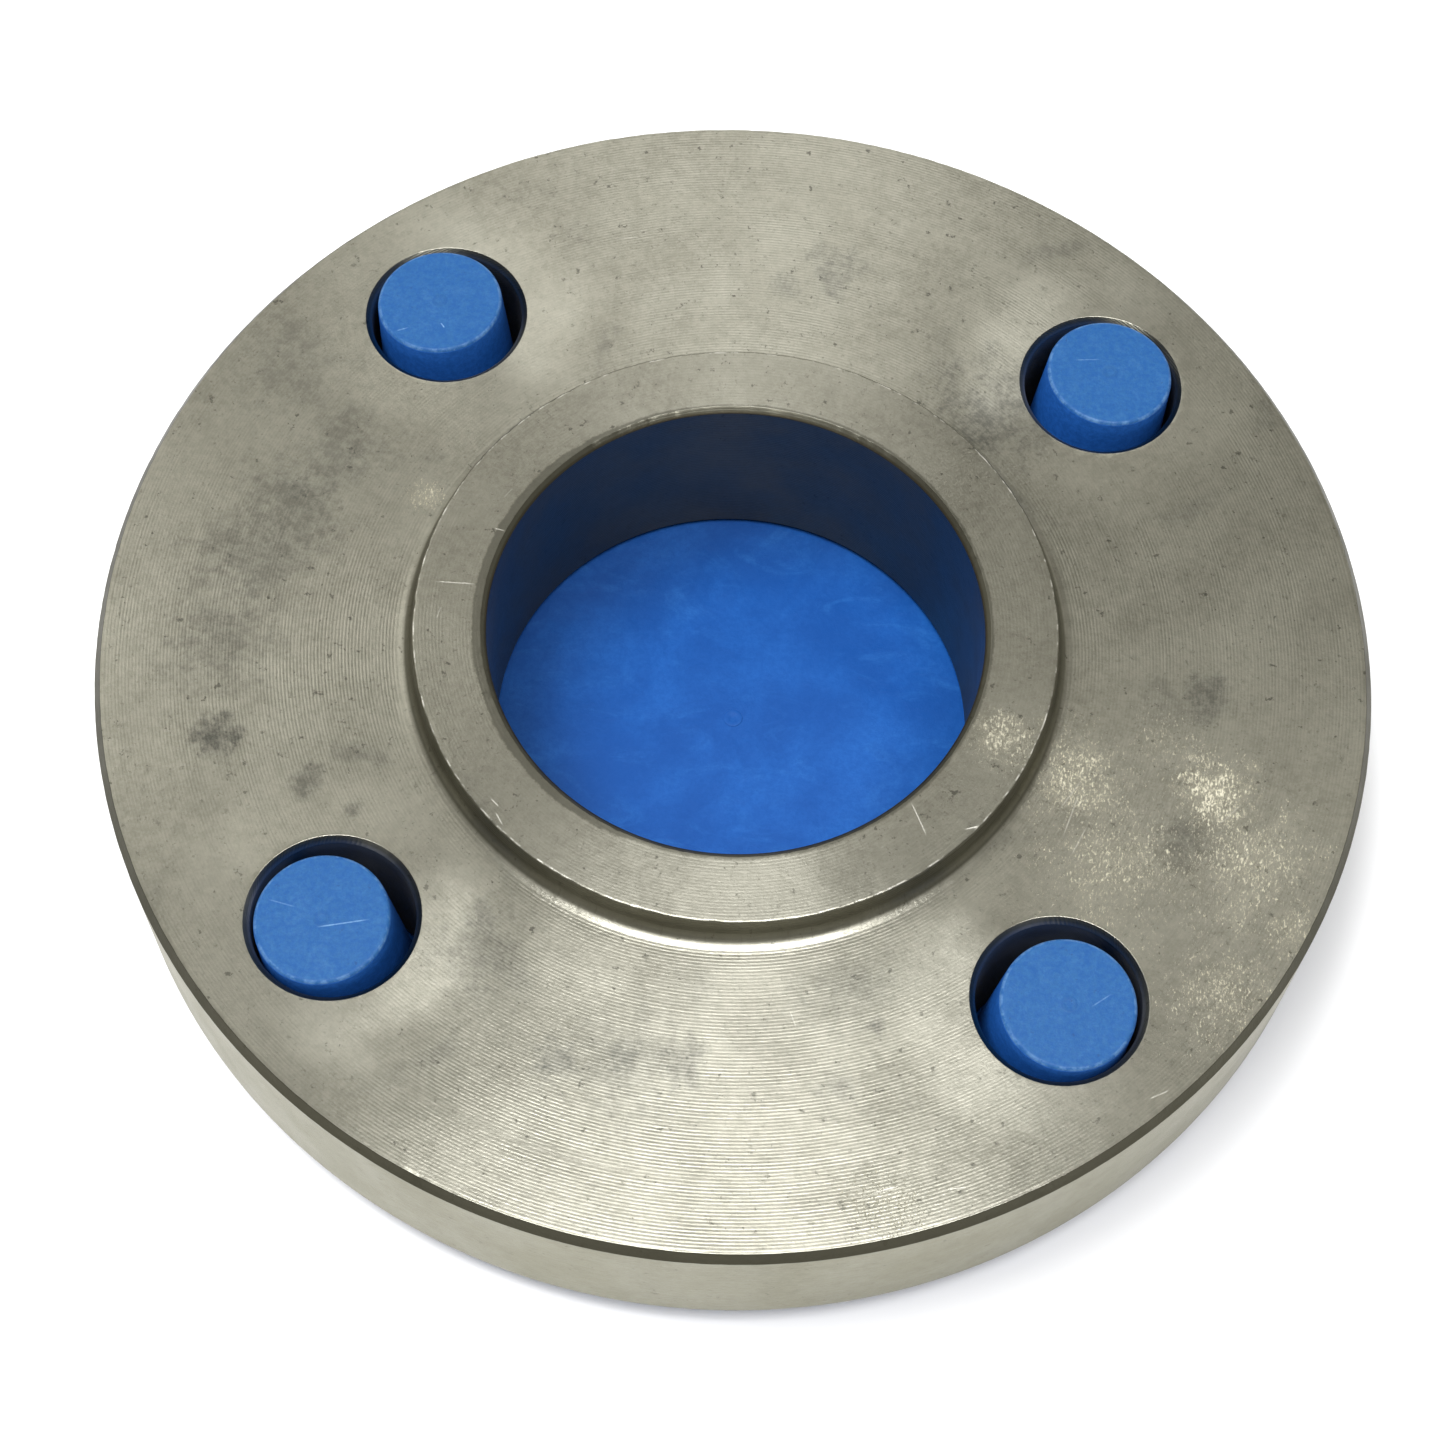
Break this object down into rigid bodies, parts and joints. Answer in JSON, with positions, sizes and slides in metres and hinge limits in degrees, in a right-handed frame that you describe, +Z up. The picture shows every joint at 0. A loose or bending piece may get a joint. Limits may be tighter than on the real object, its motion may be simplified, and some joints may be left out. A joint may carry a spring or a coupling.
{
  "type": "slip-on pipe flange",
  "caption": "Hubbed slip-on pipe flange with a through bore, lying face down in a push-in plastic protector whose pegs stand in the bolt holes.",
  "frame": {"origin": "centre of the protector's underside, the face the object rests on", "axes": "+Z up along the flange's axis, from the sealing face to the hub; the bolt holes lie at 45 degrees to +X and +Y"},
  "size_m": [0.128, 0.128, 0.0249],
  "materials": {
    "turned_stainless": "satin, faced on a lathe, with fine concentric tool marks, a few stains and scratches",
    "blue_polyethylene": "satin moulded polyethylene, paler and scuffed on the peg tips"
  },
  "bodies": {
    "protector": {"flange_protector": "blue_polyethylene"},
    "flange": {"slip_on_flange": "turned_stainless"}
  },
  "joints": [
    {"name": "flange_lift", "type": "slide", "parent": "protector", "child": "flange", "axis": [0, 0, 1], "range_m": [0, 0.03]}
  ]
}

## CHALLENGE
Your task is to repeat the data exactly; please include every line.

## TASK OUTPUT
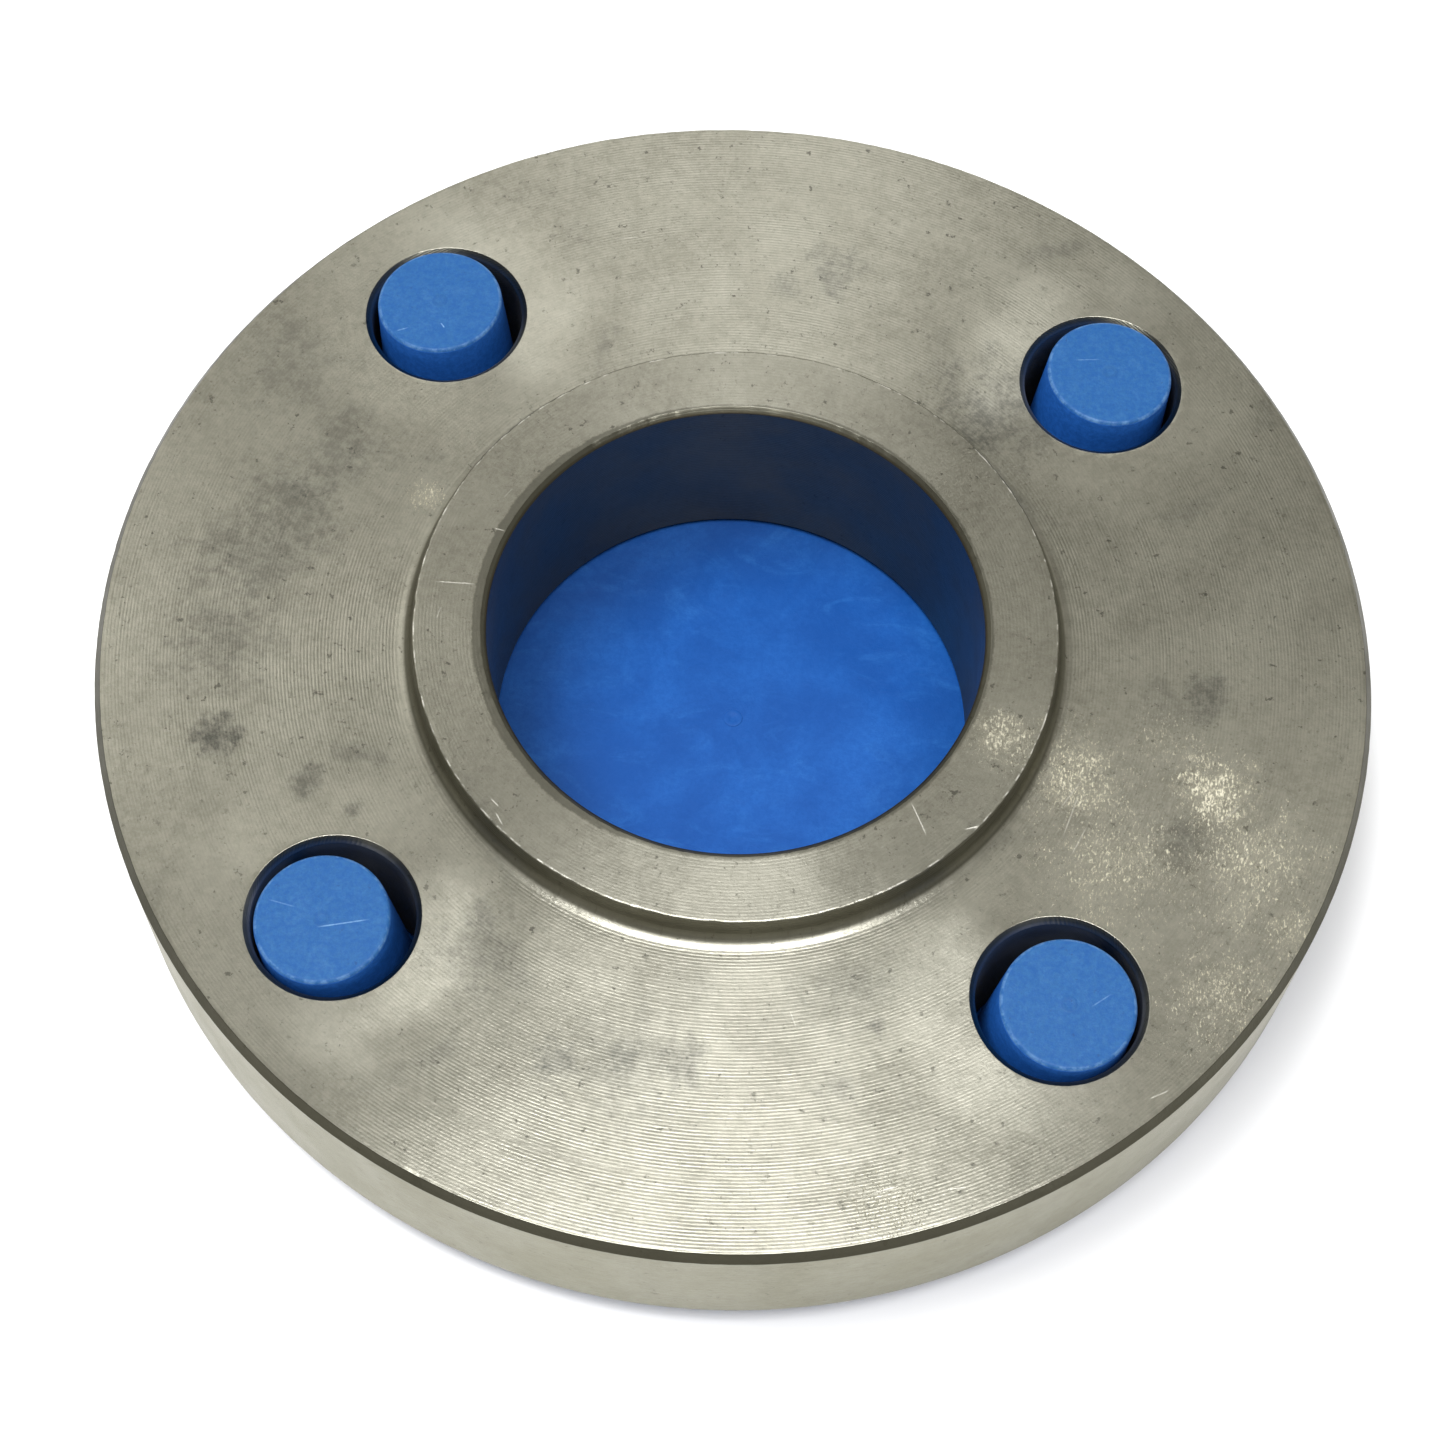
Break this object down into rigid bodies, parts and joints. Answer in JSON, with positions, sizes and slides in metres and hinge limits in degrees, in a right-handed frame that you describe, +Z up. The picture shows every joint at 0. A loose or bending piece may get a joint. Limits may be tighter than on the real object, its motion may be simplified, and some joints may be left out. A joint may carry a spring or a coupling.
{
  "type": "slip-on pipe flange",
  "caption": "Hubbed slip-on pipe flange with a through bore, lying face down in a push-in plastic protector whose pegs stand in the bolt holes.",
  "frame": {"origin": "centre of the protector's underside, the face the object rests on", "axes": "+Z up along the flange's axis, from the sealing face to the hub; the bolt holes lie at 45 degrees to +X and +Y"},
  "size_m": [0.128, 0.128, 0.0249],
  "materials": {
    "turned_stainless": "satin, faced on a lathe, with fine concentric tool marks, a few stains and scratches",
    "blue_polyethylene": "satin moulded polyethylene, paler and scuffed on the peg tips"
  },
  "bodies": {
    "protector": {"flange_protector": "blue_polyethylene"},
    "flange": {"slip_on_flange": "turned_stainless"}
  },
  "joints": [
    {"name": "flange_lift", "type": "slide", "parent": "protector", "child": "flange", "axis": [0, 0, 1], "range_m": [0, 0.03]}
  ]
}